Tips for custom data loaders¶

If you use Xarray’s file opening utilities instead of xarray_beam.open_zarr, you need to take some care to get good performance when processing very large numbers of chunks (hundreds of thousands).

The main tip is to set chunks=None when opening datasets and then explicitly provide chunks in DatasetToChunks – exactly the pattern facilitated by xarray_beam.open_zarr.

chunks=None tells Xarray to use its builtin lazy indexing machinery, instead of using Dask. This is advantageous because datasets using Xarray’s lazy indexing are serialized much more compactly (via pickle) when passed into Beam transforms.

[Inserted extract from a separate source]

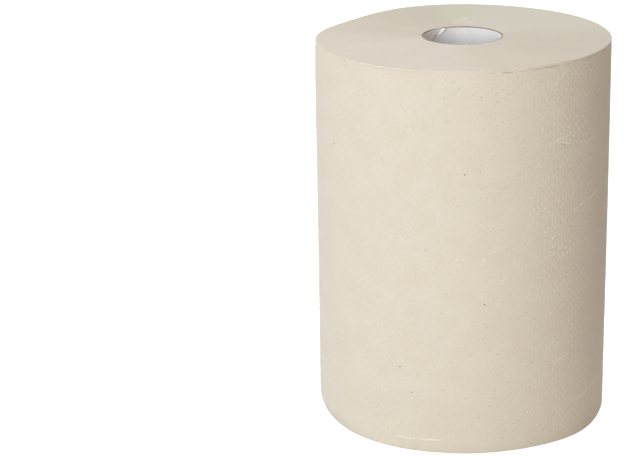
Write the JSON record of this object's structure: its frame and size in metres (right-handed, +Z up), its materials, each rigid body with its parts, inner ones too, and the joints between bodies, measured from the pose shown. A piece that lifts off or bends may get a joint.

Alternatively, you can pass in lazy datasets using dask. In this case, you don’t need to explicitly supply chunks to DatasetToChunks:

on_disk = xarray.open_zarr('example-data.zarr', chunks={'time': 1000})

with beam.Pipeline() as p:
    p | xbeam.DatasetToChunks(on_disk) | beam.MapTuple(lambda k, v: print(k, type(v)))

Key(offsets={'lat': 0, 'lon': 0, 'time': 0}) <class 'xarray.core.dataset.Dataset'>
Key(offsets={'lat': 0, 'lon': 0, 'time': 1000}) <class 'xarray.core.dataset.Dataset'>
Key(offsets={'lat': 0, 'lon': 0, 'time': 2000}) <class 'xarray.core.dataset.Dataset'>

Dask’s lazy evaluation system is much more general than Xarray’s lazy indexing, so as long as resulting dataset can be independently evaluated in each chunk using Dask can be a very convenient way to setup computation for Xarray-Beam.

Unfortunately, it doesn’t scale as well. In particular, the overhead of pickling large Dask graphs for passing to Beam workers can be prohibitive for large (multiple TB) datasets with millions of chunks. There are plans to eventually fix this in Dask, but in the meantime, prefer the pattern of using Dask arrays with single chunks (e.g., as created by make_template), with separate explicit specification of array chunks.